In 2008 Dick Cheney declined to pursue a third term due to his failing health. A delegation of the nation’s civic and religious leaders entered the National Archives after several days’ fasting and purification and, after lifting the Shroud upon the Constitution, declared that the proper thing to do in this sort of situation was to hold an election.
Genesis 4:5 says that “The Lord looked with favor on Abel and his offering, but on Cain and his offering he did not look with favor.” The situation is kabbalistically reenacted every four years, when a candidate named some variant of “Cain” must lose at some stage in a US Presidential election. In 2016 it was Tim Kaine. In 2012 it was Herman Cain. In 2008 the unlucky role fell to war hero John McCain, who ran a strong race based on a platform of campaign finance reform and military leadership.
On the Democratic side, Hillary Clinton originally looked set to sweep the national vote based on her connections and name recognition. Then things got interesting. People all around the country started talking about “hope” and “change” and “yes we can”. New political phenomenon Barack Obama inspired huge crowds wherever he went. The older, stodgier candidates were swept aside in the wave of enthusiasm at the revolution he promised.
Me, I figured he was probably a demon.
I mean, I’ve read enough folktales to recognize the basic arc. A mysterious tall dark stranger arrives in the capital and quickly gains the ears of the court. There’s no particular reason why anyone should like him, but everyone who listens to him can’t shake the feeling that he’s a trustworthy, intelligent figure. When he’s out of earshot, the nobles of the land plot against him, wondering how such a relative lightweight could dream of usurping their power – but as soon as he speaks to them in his smooth, calming voice, they immediately forget what they were going to do and join in the universal chorus of praise.
And in every one of those folktales, the stranger turns out to be a demon.
Obama laughed off people’s fears. But when his detractors asked him to produce a birth certificate, to prove that he had in fact been born, he expressed outrage and declined as a matter of principle. He said that his father had been a goat-herd from rural Kenya but was now dead – a claim which was suspiciously convenient, even ignoring the symbolic connotations of goats. He tried to prove he was a family man by showing off his daugher Malia, then categorically refused to answer questions about what kind of person would name their firstborn after the abstract concept of evil.
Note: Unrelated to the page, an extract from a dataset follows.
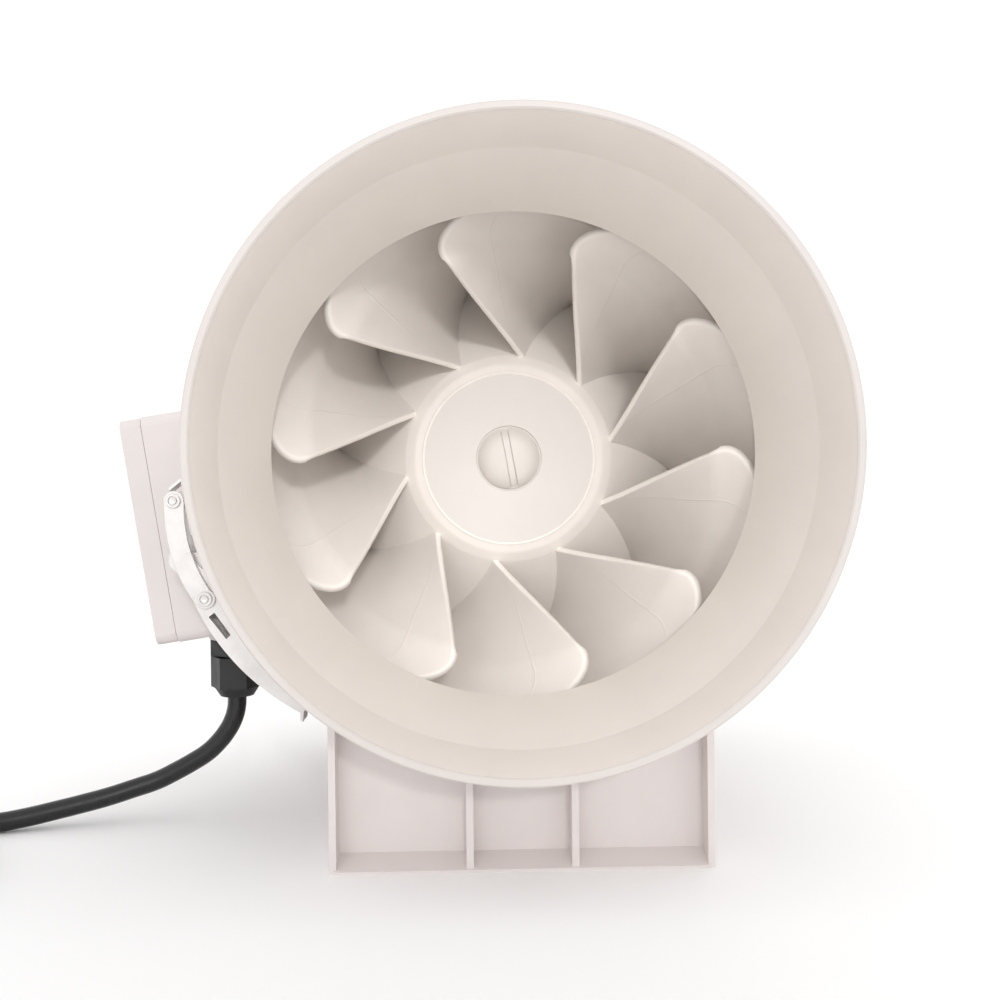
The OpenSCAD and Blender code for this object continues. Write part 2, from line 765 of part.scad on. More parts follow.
module terminal_box() {
    color(ivory) difference() {
        union() {
            box_frame() difference() {
                union() {
                    difference() {
                        box_slab(118, box_top_x);
                        box_slab(box_floor_x, box_top_x + 1, box_wall);
                    }
                    for (p = lid_screw_spots) translate([box_floor_x - 1, p[0], p[1]])
                        rotate([0, 90, 0])
                            cylinder(r = 4.2, h = box_top_x - box_floor_x + 1, $fn = 48);
                }
                translate([0, 0, -1]) cylinder(r = body_r + 0.1, h = box_len + 2, $fn = 180);
                for (p = lid_screw_spots) translate([box_top_x - 14, p[0], p[1]])
                    rotate([0, 90, 0]) cylinder(r = 1.5, h = 20, $fn = 32);
                translate([110, 0, lead_s - box_s0]) rotate([0, 90, 0])
                    cylinder(r = 6, h = 40, $fn = 48);
                for (y = [-34, 34], z = [14, box_len - 14]) translate([110, y, z])
                    rotate([0, 90, 0]) cylinder(r = 2.1, h = 40, $fn = 32);
            }
            // Boss with a level face for the cable gland
            translate([gland_x, gland_y, gland_seat_z]) cylinder(r = 13, h = boss_h, $fn = 64);
        }
        translate([gland_x, gland_y, gland_seat_z - 2])
            cylinder(r = thread_r, h = boss_h + 12, $fn = 64);
        // Room for the gland's locknut in the box floor
        translate([gland_x, gland_y, gland_seat_z + boss_h]) cylinder(r = 14.5, h = 10, $fn = 64);
    }
}

module lid_gasket() {
    color(gasket_white) box_frame() difference() {
        box_slab(box_top_x, box_top_x + gasket_t, 1.2);
        box_slab(box_top_x - 1, box_top_x + 2, box_wall);
    }
}

module box_lid() {
    color(ivory) box_frame() difference() {
        box_slab(box_top_x + gasket_t, lid_top_x, 0.4);
        box_slab(box_top_x, lid_top_x - box_wall, box_wall);
        for (p = lid_screw_spots) translate([box_top_x, p[0], p[1]]) rotate([0, 90, 0]) {
            cylinder(r = 1.8, h = 20, $fn = 32);
            translate([0, 0, lid_seat_x - box_top_x]) cylinder(r = 3.6, h = 10, $fn = 48);
        }
    }
}

// Pan-head lid screws
module lid_screws() {
    shank_l = lid_seat_x - box_top_x + 12;
    color(zinc) box_frame() for (p = lid_screw_spots) translate([box_top_x - 12, p[0], p[1]])
        rotate([0, 90, 0]) difference() {
            union() {
                cylinder(r = 1.45, h = shank_l + 1, $fn = 32);
                translate([0, 0, shank_l]) cylinder(r = 3.3, h = 1.5, $fn = 48);
            }
            translate([0, 0, shank_l + 1.5]) for (t = [0, 90]) rotate([0, 0, t])
                cube([4, 0.9, 1.6], center = true);
        }
}

// Screws that hold the box to the casing
module box_screws() {
    color(zinc) box_frame() for (y = [-34, 34], z = [14, box_len - 14])
        translate([130.5, y, z]) rotate([0, 90, 0]) {
            cylinder(r = 1.65, h = box_floor_x - 130.5, $fn = 32);
            translate([0, 0, box_floor_x - 130.5]) cylinder(r = 3.6, h = 2, $fn = 48);
        }
}

module terminal_block() {
    color([0.93, 0.93, 0.9]) box_frame() translate([box_floor_x, 2, 30]) difference() {
        cube([13, 34, 20]);
        for (i = [0:2]) translate([6, 6 + 11 * i, 10]) {
            rotate([0, 90, 0]) cylinder(r = 3, h = 10, $fn = 32);
            rotate([90, 0, 90]) translate([0, 0, -1]) cylinder(r = 1.2, h = 4, $fn = 32);
        }
    }
}

module run_capacitor() {
    color([0.16, 0.16, 0.18]) box_frame() translate([box_floor_x + 10.1, 40, 98])
        rotate([90, 0, 0]) cylinder(r = 10, h = 52, $fn = 64);
}

// Lead from the motor through the pod and casing into the box
module motor_lead() {
    lead_x0 = 51;
    color(nylon_black) fan() lead_hole(lead_r, lead_x0, box_floor_x + 6);
}

// Rubber grommet where the lead passes the casing
module lead_grommet() {
    color(rubber_grey) fan() difference() {
        lead_hole(5.9, body_bore_r + 0.2, box_floor_x + 1);
        lead_hole(lead_r + 0.05, body_bore_r - 2, box_floor_x + 2);
    }
}

// ---------------------------------------------------------------- cable gland

module gland_at(z) {
    translate([gland_x, gland_y, z]) children();
}

module gland_locknut() {
    color(nylon_black) gland_at(gland_seat_z + boss_h) difference() {
        cylinder(r = 13, h = 4, $fn = 6);
        translate([0, 0, -1]) cylinder(r = thread_r, h = 6, $fn = 64);
    }
}

module gland_body() {
    color(nylon_black) gland_at(0) difference() {
        union() {
            translate([0, 0, gland_floor_z + 0.5]) rotate([0, 0, 20])
                cylinder(d = gland_af / cos(30), h = gland_seat_z - gland_floor_z - 0.5, $fn = 6);
            translate([0, 0, gland_seat_z - 1]) cylinder(r = thread_r, h = boss_h + 7, $fn = 64);
            translate([0, 0, gland_floor_z - 8]) cylinder(r = 8.6, h = 9, $fn = 64);
        }
        translate([0, 0, gland_floor_z - 9]) cylinder(r = 6.6, h = 40, $fn = 64);
    }
}

module gland_bush() {
    color(rubber_grey) gland_at(gland_floor_z - 11) difference() {
        cylinder(r = 6.55, h = 12, $fn = 64);
        translate([0, 0, -1]) cylinder(r = cord_d / 2 + 0.1, h = 14, $fn = 64);
    }
}

module gland_nut() {
    nut_h = 15;
    color(nylon_black) gland_at(0) difference() {
        union() {
            translate([0, 0, gland_floor_z - nut_h]) rotate([0, 0, 2])
                cylinder(d = gland_af / cos(30), h = nut_h, $fn = 6);
            translate([0, 0, cord_exit_z])
                cylinder(r1 = 8, r2 = 10.8, h = gland_floor_z - nut_h - cord_exit_z, $fn = 64);
        }
        translate([0, 0, gland_floor_z - 11]) cylinder(r = 8.7, h = 12, $fn = 64);
        translate([0, 0, cord_exit_z - 1]) cylinder(r = cord_d / 2 + 0.2, h = 10, $fn = 64);
    }
}

// ---------------------------------------------------------------- mains lead

module mains_cord() {
    inside = [gland_x, gland_y, cord_exit_z + 24];
    color(nylon_black) swept_tube(concat([inside], cord_route), cord_d / 2);
}

module cord_coil() {
    r0 = coil_mid_r - 1.5 * cord_d;
    r1 = coil_mid_r + 1.5 * cord_d;
    color(nylon_black) translate([coil_x, coil_y, coil_lift]) rotate_extrude() polygon([
        [r0, 2], [r0 + 2, 0], [r1 - 2, 0], [r1, 2], [r1, cord_d], [r1 - cord_d, 2 * cord_d - 1],
        [r1 - cord_d - 1, 2 * cord_d], [r0 + 2, 2 * cord_d], [r0, 2 * cord_d - 2]
    ]);
}

module cord_tail() {
    color(nylon_black) swept_tube(tail_route, cord_d / 2);
}

module coil_tie() {
    tie_w = 12;
    tie_t = 1.2;
    w = 3 * cord_d;
    color(nylon_black) translate([coil_x, coil_y, coil_lift]) rotate([0, 0, 215])
        translate([coil_mid_r, tie_w / 2, cord_d]) rotate([90, 0, 0]) linear_extrude(tie_w)
            difference() {
                square([w + 2 * tie_t + 0.4, 2 * cord_d + 2 * tie_t], center = true);
                square([w + 0.4, 2 * cord_d], center = true);
            }
}

// The plug's own frame: x along the prongs from the cord's end
module plug_frame() {
    p = tail_route[len(tail_route) - 1];
    translate([p[0], p[1], plug_axis_z]) rotate([0, 0, plug_heading]) children();
}

module plug_body() {
    color(nylon_black) plug_frame() {
        rotate([0, 90, 0]) cylinder(r1 = 5.4, r2 = 7.5, h = relief_len, $fn = 48);
        translate([relief_len - 0.01, 0, 0]) rotate([90, 0, 90]) linear_extrude(plug_len)
            round_rect(27, 2 * plug_axis_z - 0.2, 7);
    }
}

module plug_prongs() {
    x0 = relief_len + plug_len - 0.01;
    color(brass) plug_frame() {
        for (y = [-6.35, 6.35]) translate([x0, y - 0.75, 0.5]) cube([prong_len, 1.5, 6.35]);
        translate([x0, 0, -7.5]) rotate([0, 90, 0]) cylinder(r = 2.4, h = prong_len + 3, $fn = 32);
    }
}

inlet_section();
outlet_section();
motor_casing();
impeller_shroud();
vane_ring();
motor_plate();
tail_cone();
tail_screws();
motor_can();
motor_end_cap();
stator_core();
stator_windings();
motor_bearings();
motor_screws();
flange_seals();
impeller_hub();
impeller_blades();
impeller_cap();
motor_shaft();
motor_rotor();
base();
front_clamp_ring();
front_clamp_catch();
front_clamp_bracket();
front_pivot_pin();
front_link_plates();
front_link_rivets();
front_lever();
rear_clamp_ring();
rear_clamp_catch();
rear_clamp_bracket();
rear_pivot_pin();
rear_link_plates();
rear_link_rivets();
rear_lever();
terminal_box();
box_lid();
lid_gasket();
lid_screws();
box_screws();
terminal_block();
run_capacitor();
motor_lead();
lead_grommet();
gland_locknut();
gland_body();
gland_nut();
gland_bush();
mains_cord();
cord_coil();
cord_tail();
coil_tie();
plug_body();
plug_prongs();
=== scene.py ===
"""Inline duct fan: looks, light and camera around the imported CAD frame. Metres throughout."""
import json
import math

import bmesh
import bpy
from mathutils import Matrix, Vector


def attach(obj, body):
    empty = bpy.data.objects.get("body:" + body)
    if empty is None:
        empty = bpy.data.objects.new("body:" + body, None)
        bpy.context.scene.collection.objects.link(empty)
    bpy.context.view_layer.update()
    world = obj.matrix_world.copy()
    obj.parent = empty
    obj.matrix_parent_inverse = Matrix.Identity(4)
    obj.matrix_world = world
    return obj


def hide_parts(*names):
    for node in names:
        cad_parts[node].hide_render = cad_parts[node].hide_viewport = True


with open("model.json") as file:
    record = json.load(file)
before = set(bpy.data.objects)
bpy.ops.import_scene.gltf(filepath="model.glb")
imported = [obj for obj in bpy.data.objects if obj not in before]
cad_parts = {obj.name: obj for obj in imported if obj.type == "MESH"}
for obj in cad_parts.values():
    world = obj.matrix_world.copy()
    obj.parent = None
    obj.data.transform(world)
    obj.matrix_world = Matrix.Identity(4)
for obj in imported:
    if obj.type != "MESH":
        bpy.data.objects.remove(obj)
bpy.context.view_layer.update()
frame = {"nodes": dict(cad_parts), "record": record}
scene = bpy.context.scene
NODES = frame["nodes"]
AXIS_Z = 0.175
FAN_MID = 0.1925
MM = 0.001
FAN_LENGTH_MM = 385.0
# Each clamp's middle, measured from its end of the fan
JOINT_MM = 83.0


# ---------------------------------------------------------------- camera

SENSOR_MM = 36.0
# Focal length, in widths of the frame
FOCAL_RATIO = 1.1408
CAMERA_AT = (-0.0214, -FAN_MID - 0.414, 0.1579)
# Degrees
CAMERA_PAN, CAMERA_TILT, CAMERA_ROLL = 1.62, -0.415, 0.618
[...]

Luke 10:18 says “And he said unto them, I beheld Satan as lightning fall from heaven.” “Lightning” in Hebrew is “barak”. Isaiah 14:14 describes Satan’s fall from “the height of the clouds”; the word for “height” in this passage, referring to Heaven, is “bama”. Thus “lightning and heaven” would be “barak o’bama”. Sure, all of the bigshot Bible scholars point out that Jesus would have been speaking in Aramaic rather than Hebrew, and that there are many terms for Heaven more common than Isaiah’s idiom, and that you would have to be a raving lunatic conspiracy theorist to make the connection. But did not Jesus say only three verses later, that “You have hidden these things from the wise and learned, and revealed them to little children”? And that “I tell you that many prophets and kings wanted to see what you see but did not see it, and to hear what you hear but did not hear it”?
On the other hand, the previous president had been Dick Cheney, so all of this sort of paled in comparison and Obama was elected in a landslide. Some people vaguely remembered that before it was Shrouded the Constitution had received an amendment saying something about a medical examination to make sure the president was human. But everyone agreed this would be extremely racist under the circumstances and could be skipped.
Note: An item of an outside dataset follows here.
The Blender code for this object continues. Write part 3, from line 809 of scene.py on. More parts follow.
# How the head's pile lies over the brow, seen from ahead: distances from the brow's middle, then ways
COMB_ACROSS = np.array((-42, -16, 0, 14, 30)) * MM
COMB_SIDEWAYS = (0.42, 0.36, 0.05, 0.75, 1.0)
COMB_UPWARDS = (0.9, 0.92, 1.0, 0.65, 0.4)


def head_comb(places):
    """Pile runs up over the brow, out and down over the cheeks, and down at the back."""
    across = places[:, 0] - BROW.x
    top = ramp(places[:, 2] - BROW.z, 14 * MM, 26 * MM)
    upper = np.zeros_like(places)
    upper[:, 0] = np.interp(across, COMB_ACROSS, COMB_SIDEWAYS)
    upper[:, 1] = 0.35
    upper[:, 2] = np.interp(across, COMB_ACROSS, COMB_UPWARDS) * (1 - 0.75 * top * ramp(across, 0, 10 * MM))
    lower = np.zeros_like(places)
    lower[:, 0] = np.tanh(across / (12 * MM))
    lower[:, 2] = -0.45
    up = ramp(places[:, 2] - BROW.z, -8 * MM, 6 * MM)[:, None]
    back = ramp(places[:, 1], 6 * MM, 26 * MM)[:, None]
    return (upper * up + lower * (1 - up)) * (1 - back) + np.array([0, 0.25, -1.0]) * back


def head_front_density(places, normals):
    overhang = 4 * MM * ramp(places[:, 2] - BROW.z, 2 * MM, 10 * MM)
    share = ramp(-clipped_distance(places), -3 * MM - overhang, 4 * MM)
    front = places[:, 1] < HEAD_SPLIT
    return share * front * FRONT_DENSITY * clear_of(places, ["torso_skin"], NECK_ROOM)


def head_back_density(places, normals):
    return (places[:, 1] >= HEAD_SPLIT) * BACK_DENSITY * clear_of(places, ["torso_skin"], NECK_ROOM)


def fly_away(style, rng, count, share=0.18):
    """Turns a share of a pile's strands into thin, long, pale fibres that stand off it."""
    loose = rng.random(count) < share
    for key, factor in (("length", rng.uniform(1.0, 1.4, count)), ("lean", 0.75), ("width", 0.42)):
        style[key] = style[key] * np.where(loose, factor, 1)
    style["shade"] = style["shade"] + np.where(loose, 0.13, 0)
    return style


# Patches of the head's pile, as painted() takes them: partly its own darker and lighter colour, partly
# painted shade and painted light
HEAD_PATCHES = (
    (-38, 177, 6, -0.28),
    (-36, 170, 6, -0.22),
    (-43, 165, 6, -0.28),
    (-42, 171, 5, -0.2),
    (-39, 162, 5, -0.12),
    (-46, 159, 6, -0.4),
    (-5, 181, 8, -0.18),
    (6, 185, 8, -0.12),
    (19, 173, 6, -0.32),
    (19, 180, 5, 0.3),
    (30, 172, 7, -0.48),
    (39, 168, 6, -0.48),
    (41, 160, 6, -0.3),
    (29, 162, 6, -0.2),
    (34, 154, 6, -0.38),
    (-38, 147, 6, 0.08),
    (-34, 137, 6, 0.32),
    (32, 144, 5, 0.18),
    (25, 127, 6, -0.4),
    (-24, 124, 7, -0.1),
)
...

Only a handful of scholars and kabbalists remembered the words of the poet, who had prophecied almost eighty years before:
And at the last from inner Egypt came
The strange dark One to whom the fellahs bowed;
Silent and lean and cryptically proud,
And wrapped in fabrics Red as sunset flame.
Throngs pressed around, frantic for his commands,
But leaving, could not tell what they had heard:
While through the nations spread the awestruck word
That wild beasts followed him and licked his hands…
Or that the same prophecy ended:
…then, crushing what he had chanced to mould in play,
The idiot Chaos blew Earth’s dust away.